What to do
Only the lines from the one with "Turn this picture" through the one with "# stand on the" are to be restated, word for word, with both of them included.

----

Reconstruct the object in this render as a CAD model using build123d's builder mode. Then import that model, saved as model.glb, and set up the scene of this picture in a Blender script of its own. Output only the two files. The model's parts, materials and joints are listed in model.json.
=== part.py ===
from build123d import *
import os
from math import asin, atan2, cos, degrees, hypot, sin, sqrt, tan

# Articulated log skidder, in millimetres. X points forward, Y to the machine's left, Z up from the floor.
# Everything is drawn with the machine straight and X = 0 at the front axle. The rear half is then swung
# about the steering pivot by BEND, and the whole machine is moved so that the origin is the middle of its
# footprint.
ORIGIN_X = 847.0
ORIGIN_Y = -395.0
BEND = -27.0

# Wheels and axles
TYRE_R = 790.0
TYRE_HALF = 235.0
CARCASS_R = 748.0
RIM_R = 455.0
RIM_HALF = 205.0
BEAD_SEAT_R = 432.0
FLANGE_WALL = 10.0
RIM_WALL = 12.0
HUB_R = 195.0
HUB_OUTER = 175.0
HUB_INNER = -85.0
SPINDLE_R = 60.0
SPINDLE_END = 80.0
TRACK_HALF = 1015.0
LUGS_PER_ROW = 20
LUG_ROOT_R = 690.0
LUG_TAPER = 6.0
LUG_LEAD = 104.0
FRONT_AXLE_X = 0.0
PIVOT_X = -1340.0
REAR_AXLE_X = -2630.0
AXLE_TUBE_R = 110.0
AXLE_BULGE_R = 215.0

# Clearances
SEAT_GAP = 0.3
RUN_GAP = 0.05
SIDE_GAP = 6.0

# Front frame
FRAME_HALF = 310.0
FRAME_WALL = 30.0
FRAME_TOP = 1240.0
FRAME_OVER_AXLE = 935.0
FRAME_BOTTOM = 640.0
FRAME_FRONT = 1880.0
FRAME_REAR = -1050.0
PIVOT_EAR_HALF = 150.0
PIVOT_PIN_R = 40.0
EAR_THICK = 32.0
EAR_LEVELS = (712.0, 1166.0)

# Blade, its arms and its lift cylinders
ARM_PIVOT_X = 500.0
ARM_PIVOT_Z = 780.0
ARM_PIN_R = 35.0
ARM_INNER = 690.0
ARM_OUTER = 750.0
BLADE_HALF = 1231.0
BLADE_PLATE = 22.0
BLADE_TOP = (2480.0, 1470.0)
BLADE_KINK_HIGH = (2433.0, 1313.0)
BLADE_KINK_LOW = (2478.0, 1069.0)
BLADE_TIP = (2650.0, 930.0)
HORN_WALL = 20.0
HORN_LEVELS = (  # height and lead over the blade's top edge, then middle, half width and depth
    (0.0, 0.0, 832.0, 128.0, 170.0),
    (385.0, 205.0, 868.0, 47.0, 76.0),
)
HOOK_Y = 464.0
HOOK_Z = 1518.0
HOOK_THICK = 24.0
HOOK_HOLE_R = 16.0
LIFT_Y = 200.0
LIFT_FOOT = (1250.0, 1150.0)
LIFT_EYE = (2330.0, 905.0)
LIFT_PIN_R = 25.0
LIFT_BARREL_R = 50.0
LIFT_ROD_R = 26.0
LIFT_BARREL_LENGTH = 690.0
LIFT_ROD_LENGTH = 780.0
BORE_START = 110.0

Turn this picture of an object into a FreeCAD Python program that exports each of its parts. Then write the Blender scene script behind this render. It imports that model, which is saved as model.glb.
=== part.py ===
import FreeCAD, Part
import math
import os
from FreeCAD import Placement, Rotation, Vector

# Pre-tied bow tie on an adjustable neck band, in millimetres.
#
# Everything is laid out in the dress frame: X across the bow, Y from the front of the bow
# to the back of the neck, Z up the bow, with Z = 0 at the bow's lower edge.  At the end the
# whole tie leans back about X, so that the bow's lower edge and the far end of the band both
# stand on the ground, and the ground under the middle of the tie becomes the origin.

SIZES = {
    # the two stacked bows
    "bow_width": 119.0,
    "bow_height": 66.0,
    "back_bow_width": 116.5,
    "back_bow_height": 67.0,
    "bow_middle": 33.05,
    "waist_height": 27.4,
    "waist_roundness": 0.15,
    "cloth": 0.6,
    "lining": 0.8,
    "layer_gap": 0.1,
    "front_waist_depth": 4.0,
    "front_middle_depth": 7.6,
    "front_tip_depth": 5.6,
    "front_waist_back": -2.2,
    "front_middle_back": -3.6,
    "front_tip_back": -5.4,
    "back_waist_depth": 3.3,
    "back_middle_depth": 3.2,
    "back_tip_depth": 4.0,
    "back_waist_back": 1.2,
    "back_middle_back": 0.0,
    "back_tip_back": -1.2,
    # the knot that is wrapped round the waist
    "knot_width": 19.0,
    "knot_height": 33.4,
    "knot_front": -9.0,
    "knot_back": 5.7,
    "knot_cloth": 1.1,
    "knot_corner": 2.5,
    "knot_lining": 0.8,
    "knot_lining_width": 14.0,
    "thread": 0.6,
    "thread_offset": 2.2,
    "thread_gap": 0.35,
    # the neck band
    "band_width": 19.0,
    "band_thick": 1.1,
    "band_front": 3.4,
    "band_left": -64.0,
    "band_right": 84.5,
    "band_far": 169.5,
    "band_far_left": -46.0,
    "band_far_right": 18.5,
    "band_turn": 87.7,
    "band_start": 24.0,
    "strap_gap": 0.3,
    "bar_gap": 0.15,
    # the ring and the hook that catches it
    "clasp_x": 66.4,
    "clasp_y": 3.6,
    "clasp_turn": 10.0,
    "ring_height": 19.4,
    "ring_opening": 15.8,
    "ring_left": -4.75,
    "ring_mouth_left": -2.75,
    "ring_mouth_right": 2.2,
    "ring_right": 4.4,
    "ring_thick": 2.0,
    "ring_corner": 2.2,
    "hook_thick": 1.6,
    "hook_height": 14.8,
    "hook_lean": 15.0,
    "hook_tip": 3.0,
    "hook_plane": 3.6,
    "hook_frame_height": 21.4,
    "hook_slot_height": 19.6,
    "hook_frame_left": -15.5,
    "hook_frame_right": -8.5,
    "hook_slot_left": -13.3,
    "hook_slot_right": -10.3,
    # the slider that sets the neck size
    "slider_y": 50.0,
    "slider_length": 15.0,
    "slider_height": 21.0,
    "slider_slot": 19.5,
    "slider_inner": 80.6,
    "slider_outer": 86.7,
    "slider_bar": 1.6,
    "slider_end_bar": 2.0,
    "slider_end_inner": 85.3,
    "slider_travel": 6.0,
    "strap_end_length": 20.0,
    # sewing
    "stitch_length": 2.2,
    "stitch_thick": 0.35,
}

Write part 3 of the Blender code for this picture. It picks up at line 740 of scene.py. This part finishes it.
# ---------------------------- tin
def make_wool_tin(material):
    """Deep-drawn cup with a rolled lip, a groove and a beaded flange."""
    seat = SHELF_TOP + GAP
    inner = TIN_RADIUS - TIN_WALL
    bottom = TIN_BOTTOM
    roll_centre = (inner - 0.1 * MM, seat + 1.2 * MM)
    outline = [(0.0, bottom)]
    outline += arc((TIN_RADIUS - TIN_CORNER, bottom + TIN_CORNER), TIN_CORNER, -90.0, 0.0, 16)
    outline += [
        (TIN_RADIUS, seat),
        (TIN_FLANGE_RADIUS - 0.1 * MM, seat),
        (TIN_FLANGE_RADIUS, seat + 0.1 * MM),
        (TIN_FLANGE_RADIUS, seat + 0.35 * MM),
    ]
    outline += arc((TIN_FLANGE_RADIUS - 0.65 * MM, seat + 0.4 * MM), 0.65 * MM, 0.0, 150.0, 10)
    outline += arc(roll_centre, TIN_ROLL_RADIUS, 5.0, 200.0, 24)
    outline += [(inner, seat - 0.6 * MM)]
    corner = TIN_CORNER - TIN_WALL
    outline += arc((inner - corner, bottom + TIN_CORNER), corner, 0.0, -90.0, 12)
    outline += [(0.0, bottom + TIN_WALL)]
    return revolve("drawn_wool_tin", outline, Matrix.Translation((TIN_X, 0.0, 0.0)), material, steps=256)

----

Task result
Turn this picture of an object into a FreeCAD Python program that exports each of its parts. Then write the Blender scene script behind this render. It imports that model, which is saved as model.glb.
=== part.py ===
import FreeCAD, Part
import math
import os
from FreeCAD import Placement, Rotation, Vector

# Pre-tied bow tie on an adjustable neck band, in millimetres.
#
# Everything is laid out in the dress frame: X across the bow, Y from the front of the bow
# to the back of the neck, Z up the bow, with Z = 0 at the bow's lower edge.  At the end the
# whole tie leans back about X, so that the bow's lower edge and the far end of the band both
# stand on the ground, and the ground under the middle of the tie becomes the origin.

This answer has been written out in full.